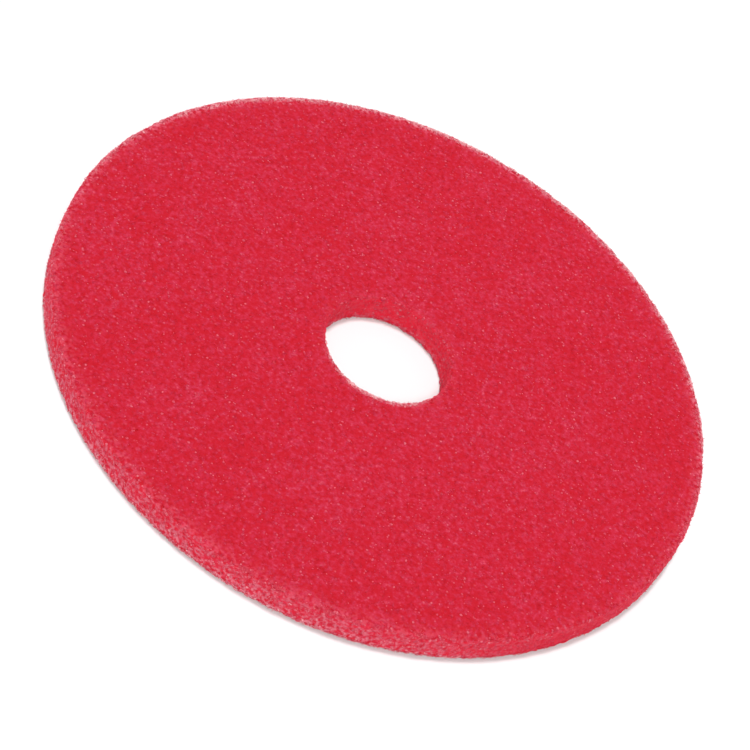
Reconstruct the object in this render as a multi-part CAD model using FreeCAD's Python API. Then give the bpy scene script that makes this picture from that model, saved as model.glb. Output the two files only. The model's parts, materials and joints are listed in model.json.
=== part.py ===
"""Round floor buffing pad: one die-cut disc of springy non-woven web with a centre hole.

Millimetres, +Z up. The cleaning face lies on Z = 0 and the centre hole's axis is the Z axis.
A rotary floor machine's pad driver grips the upper face and centres the pad by its hole.
"""

import FreeCAD, Part
import os

# Driving dimensions
PAD_DIAMETER = 432.0    # a 17 in pad
PAD_THICKNESS = 20.0    # free thickness of the uncompressed web
HOLE_DIAMETER = 82.5    # 3 1/4 in, clears the centring hub of a pad driver
RIM_ROUNDING = 2.0      # how far the outer cut edges have crushed and frayed round
HOLE_ROUNDING = 1.0     # the same at the hole, which wears less

STEP_FOLDER = "parts"
PAD_NODE = "buffing_pad"


def cut_disc():
    """The blank as it is punched from the web, with its centre hole."""
    blank = Part.makeCylinder(PAD_DIAMETER / 2, PAD_THICKNESS)
    hole = Part.makeCylinder(HOLE_DIAMETER / 2, PAD_THICKNESS)
    return blank.cut(hole)


def round_edges_at(solid, radius, rounding):
    """Round the two circular edges of this radius, on the upper and the lower face."""
    circles = []
    for edge in solid.Edges:
        if isinstance(edge.Curve, Part.Circle) and abs(edge.Curve.Radius - radius) < 0.01:
            circles.append(edge)
    return solid.makeFillet(rounding, circles)


def buffing_pad():
    pad = cut_disc()
    pad = round_edges_at(pad, PAD_DIAMETER / 2, RIM_ROUNDING)
    return round_edges_at(pad, HOLE_DIAMETER / 2, HOLE_ROUNDING)


def main():
    os.makedirs(STEP_FOLDER, exist_ok=True)
    buffing_pad().exportStep(os.path.join(STEP_FOLDER, PAD_NODE + ".step"))


main()
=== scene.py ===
"""Looks of a round floor buffing pad: a springy non-woven web of crimped fibres, cut to a ring.

The pad lies flat on a white sheet in soft studio light. Its web is a lumpy body, and on it lie the
loose arcs of fibre that a hand would feel, with droplets of set binder among them.
"""
import itertools
import math

import bpy
import numpy as np
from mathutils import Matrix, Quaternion, Vector, noise
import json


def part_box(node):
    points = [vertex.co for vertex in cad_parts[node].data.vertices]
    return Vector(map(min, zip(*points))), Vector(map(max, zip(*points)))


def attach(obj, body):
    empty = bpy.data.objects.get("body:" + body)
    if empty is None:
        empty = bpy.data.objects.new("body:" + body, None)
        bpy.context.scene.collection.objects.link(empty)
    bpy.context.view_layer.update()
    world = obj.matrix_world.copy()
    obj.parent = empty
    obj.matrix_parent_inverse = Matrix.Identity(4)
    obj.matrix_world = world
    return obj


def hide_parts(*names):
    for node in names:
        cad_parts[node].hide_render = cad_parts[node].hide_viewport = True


MM = 0.001
PAD_NODE = "buffing_pad"
BODY = "root"

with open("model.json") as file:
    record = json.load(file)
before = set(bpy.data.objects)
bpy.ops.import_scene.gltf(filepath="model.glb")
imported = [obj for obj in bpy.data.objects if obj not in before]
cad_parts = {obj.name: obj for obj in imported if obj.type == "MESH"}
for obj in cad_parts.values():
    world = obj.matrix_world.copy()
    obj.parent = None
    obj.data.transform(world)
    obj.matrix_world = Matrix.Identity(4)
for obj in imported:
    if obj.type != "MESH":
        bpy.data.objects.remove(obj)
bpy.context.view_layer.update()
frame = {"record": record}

# The pad's own sizes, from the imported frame
pad_low, pad_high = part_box(PAD_NODE)
hole_mount = next(m for m in frame["record"]["mounts"] if m["name"] == "centre_hole")
RIM_RADIUS = (pad_high.x - pad_low.x) / 2
HOLE_RADIUS = hole_mount["dims"]["r_mm"] * MM
THICKNESS = pad_high.z - pad_low.z
MIDDLE_RADIUS = (RIM_RADIUS + HOLE_RADIUS) / 2
MIDDLE_HEIGHT = pad_low.z + THICKNESS / 2
HALF_WIDTH = (RIM_RADIUS - HOLE_RADIUS) / 2

# The cut edges, which have crushed round: (rim, hole) roundings
SKIN_ROUNDING = (2.6 * MM, 1.6 * MM)
BODY_ROUNDING = (3.2 * MM, 2.1 * MM)      # the matted body's, inside the looser fibres

# Camera
CAMERA_AWAY = 1.725
CAMERA_ELEVATION = math.radians(43.65)
CAMERA_ROLL = math.radians(29.8)
CAMERA_LENS_MM = 133.3
CAMERA_AIM = Vector((0.4 * MM, -15.7 * MM, 0))    # from the middle of the pad

# The web's body
CELL = 1.92 * MM             # size of its triangles
CELL_JITTER = 0.2            # how far their corners are out of step, as a share of that
CORNER_POINTS = 9            # on each rounded corner of its cross-section
BODY_DEPTH = 0.64 * MM       # how far it lies under the pad's skin
LEAST_DEPTH = 0.1 * MM
BODY_LUMPS = ((11 * MM, 0.16 * MM), (4.6 * MM, 0.30 * MM), (2.4 * MM, 0.22 * MM))    # (size, height)

# How pale the cut is, because it shows the ends of the fibres: 0 is the open face, and about 1 is a
# clean cut at its palest. A pair that isn't explained is for (rim, hole)
FACE_PALE = (0.28, 0.16)                # on the face beside the edge
PALE_REACH = 5.5 * MM                   # how far inwards from the rim's edge the face is paler
PALE_FALLOFF = 1.6                      # how suddenly that ends
HOLE_NARROWING = 1.4                    # how many times nearer it ends at the hole
WALL_PALE = 0.64                        # what the rim's wall adds at its foot
WALL_PALE_DROP = 0.50                   # how much less it adds at its top
WALL_PAINTED_LIGHT_SHARE = (0.45, 0.72)            # how far the walls turn to a brighter red: painted light, for the light they get less of than the face, most in the hole
REDDER_STRETCHES = (                          # stretches where the rim's wall is made redder, with less of its paleness: middle, half width, share
    (math.radians(-33), math.radians(24), 1.0),
    (math.radians(-155), math.radians(28), 0.22),
)
REDDER_AT_TOP = 0.60                     # how much of the paleness they lack at the upper edge
REDDER_MORE_BELOW = 0.32                 # and how much more of it lower down
REDDER_FROM = 0.80                       # the height where that begins, in thicknesses of the pad
REDDER_FADE = 0.25                       # and the height that it grows over
TORN_REACH = 2.4 * MM                   # the edges are frayed almost white over this width
TORN_AT = (math.radians(95), math.radians(-85))     # around here
TORN_HALF = (math.radians(75), math.radians(42))
TORN_BELOW = (0.45, 0.20)                           # how torn the lower edges are all the way round
TORN_PALE = (1.15, 1.9)                             # how pale that makes them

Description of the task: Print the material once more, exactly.

Answer to this exercise:
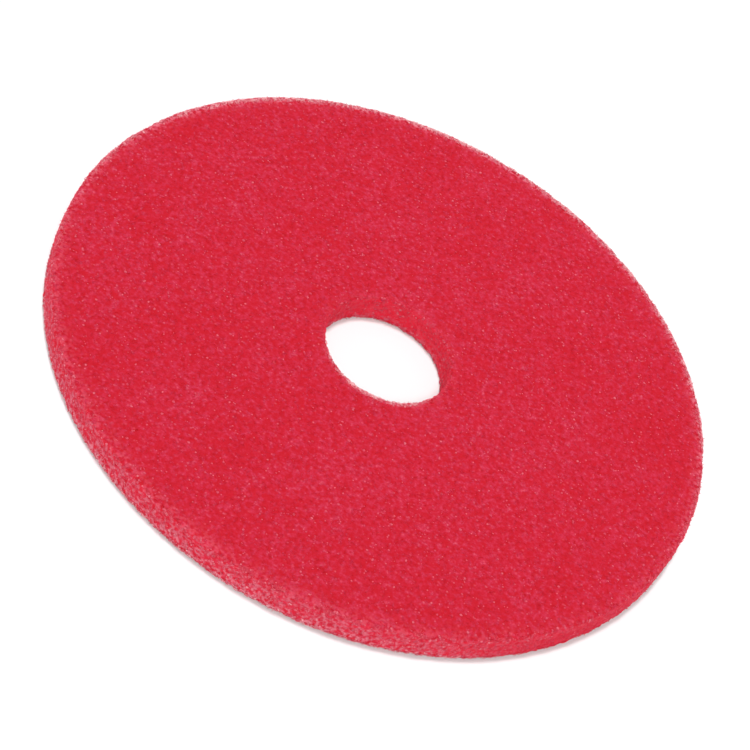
Reconstruct the object in this render as a multi-part CAD model using FreeCAD's Python API. Then give the bpy scene script that makes this picture from that model, saved as model.glb. Output the two files only. The model's parts, materials and joints are listed in model.json.
=== part.py ===
"""Round floor buffing pad: one die-cut disc of springy non-woven web with a centre hole.

Millimetres, +Z up. The cleaning face lies on Z = 0 and the centre hole's axis is the Z axis.
A rotary floor machine's pad driver grips the upper face and centres the pad by its hole.
"""

import FreeCAD, Part
import os

# Driving dimensions
PAD_DIAMETER = 432.0    # a 17 in pad
PAD_THICKNESS = 20.0    # free thickness of the uncompressed web
HOLE_DIAMETER = 82.5    # 3 1/4 in, clears the centring hub of a pad driver
RIM_ROUNDING = 2.0      # how far the outer cut edges have crushed and frayed round
HOLE_ROUNDING = 1.0     # the same at the hole, which wears less

STEP_FOLDER = "parts"
PAD_NODE = "buffing_pad"


def cut_disc():
    """The blank as it is punched from the web, with its centre hole."""
    blank = Part.makeCylinder(PAD_DIAMETER / 2, PAD_THICKNESS)
    hole = Part.makeCylinder(HOLE_DIAMETER / 2, PAD_THICKNESS)
    return blank.cut(hole)


def round_edges_at(solid, radius, rounding):
    """Round the two circular edges of this radius, on the upper and the lower face."""
    circles = []
    for edge in solid.Edges:
        if isinstance(edge.Curve, Part.Circle) and abs(edge.Curve.Radius - radius) < 0.01:
            circles.append(edge)
    return solid.makeFillet(rounding, circles)


def buffing_pad():
    pad = cut_disc()
    pad = round_edges_at(pad, PAD_DIAMETER / 2, RIM_ROUNDING)
    return round_edges_at(pad, HOLE_DIAMETER / 2, HOLE_ROUNDING)


def main():
    os.makedirs(STEP_FOLDER, exist_ok=True)
    buffing_pad().exportStep(os.path.join(STEP_FOLDER, PAD_NODE + ".step"))


main()
=== scene.py ===
"""Looks of a round floor buffing pad: a springy non-woven web of crimped fibres, cut to a ring.

The pad lies flat on a white sheet in soft studio light. Its web is a lumpy body, and on it lie the
loose arcs of fibre that a hand would feel, with droplets of set binder among them.
"""
import itertools
import math

import bpy
import numpy as np
from mathutils import Matrix, Quaternion, Vector, noise
import json


def part_box(node):
    points = [vertex.co for vertex in cad_parts[node].data.vertices]
    return Vector(map(min, zip(*points))), Vector(map(max, zip(*points)))


def attach(obj, body):
    empty = bpy.data.objects.get("body:" + body)
    if empty is None:
        empty = bpy.data.objects.new("body:" + body, None)
        bpy.context.scene.collection.objects.link(empty)
    bpy.context.view_layer.update()
    world = obj.matrix_world.copy()
    obj.parent = empty
    obj.matrix_parent_inverse = Matrix.Identity(4)
    obj.matrix_world = world
    return obj


def hide_parts(*names):
    for node in names:
        cad_parts[node].hide_render = cad_parts[node].hide_viewport = True


MM = 0.001
PAD_NODE = "buffing_pad"
BODY = "root"

with open("model.json") as file:
    record = json.load(file)
before = set(bpy.data.objects)
bpy.ops.import_scene.gltf(filepath="model.glb")
imported = [obj for obj in bpy.data.objects if obj not in before]
cad_parts = {obj.name: obj for obj in imported if obj.type == "MESH"}
for obj in cad_parts.values():
    world = obj.matrix_world.copy()
    obj.parent = None
    obj.data.transform(world)
    obj.matrix_world = Matrix.Identity(4)
for obj in imported:
    if obj.type != "MESH":
        bpy.data.objects.remove(obj)
bpy.context.view_layer.update()
frame = {"record": record}

# The pad's own sizes, from the imported frame
pad_low, pad_high = part_box(PAD_NODE)
hole_mount = next(m for m in frame["record"]["mounts"] if m["name"] == "centre_hole")
RIM_RADIUS = (pad_high.x - pad_low.x) / 2
HOLE_RADIUS = hole_mount["dims"]["r_mm"] * MM
THICKNESS = pad_high.z - pad_low.z
MIDDLE_RADIUS = (RIM_RADIUS + HOLE_RADIUS) / 2
MIDDLE_HEIGHT = pad_low.z + THICKNESS / 2
HALF_WIDTH = (RIM_RADIUS - HOLE_RADIUS) / 2

# The cut edges, which have crushed round: (rim, hole) roundings
SKIN_ROUNDING = (2.6 * MM, 1.6 * MM)
BODY_ROUNDING = (3.2 * MM, 2.1 * MM)      # the matted body's, inside the looser fibres

# Camera
CAMERA_AWAY = 1.725
CAMERA_ELEVATION = math.radians(43.65)
CAMERA_ROLL = math.radians(29.8)
CAMERA_LENS_MM = 133.3
CAMERA_AIM = Vector((0.4 * MM, -15.7 * MM, 0))    # from the middle of the pad

# The web's body
CELL = 1.92 * MM             # size of its triangles
CELL_JITTER = 0.2            # how far their corners are out of step, as a share of that
CORNER_POINTS = 9            # on each rounded corner of its cross-section
BODY_DEPTH = 0.64 * MM       # how far it lies under the pad's skin
LEAST_DEPTH = 0.1 * MM
BODY_LUMPS = ((11 * MM, 0.16 * MM), (4.6 * MM, 0.30 * MM), (2.4 * MM, 0.22 * MM))    # (size, height)

# How pale the cut is, because it shows the ends of the fibres: 0 is the open face, and about 1 is a
# clean cut at its palest. A pair that isn't explained is for (rim, hole)
FACE_PALE = (0.28, 0.16)                # on the face beside the edge
PALE_REACH = 5.5 * MM                   # how far inwards from the rim's edge the face is paler
PALE_FALLOFF = 1.6                      # how suddenly that ends
HOLE_NARROWING = 1.4                    # how many times nearer it ends at the hole
WALL_PALE = 0.64                        # what the rim's wall adds at its foot
WALL_PALE_DROP = 0.50                   # how much less it adds at its top
WALL_PAINTED_LIGHT_SHARE = (0.45, 0.72)            # how far the walls turn to a brighter red: painted light, for the light they get less of than the face, most in the hole
REDDER_STRETCHES = (                          # stretches where the rim's wall is made redder, with less of its paleness: middle, half width, share
    (math.radians(-33), math.radians(24), 1.0),
    (math.radians(-155), math.radians(28), 0.22),
)
REDDER_AT_TOP = 0.60                     # how much of the paleness they lack at the upper edge
REDDER_MORE_BELOW = 0.32                 # and how much more of it lower down
REDDER_FROM = 0.80                       # the height where that begins, in thicknesses of the pad
REDDER_FADE = 0.25                       # and the height that it grows over
TORN_REACH = 2.4 * MM                   # the edges are frayed almost white over this width
TORN_AT = (math.radians(95), math.radians(-85))     # around here
TORN_HALF = (math.radians(75), math.radians(42))
TORN_BELOW = (0.45, 0.20)                           # how torn the lower edges are all the way round
TORN_PALE = (1.15, 1.9)                             # how pale that makes them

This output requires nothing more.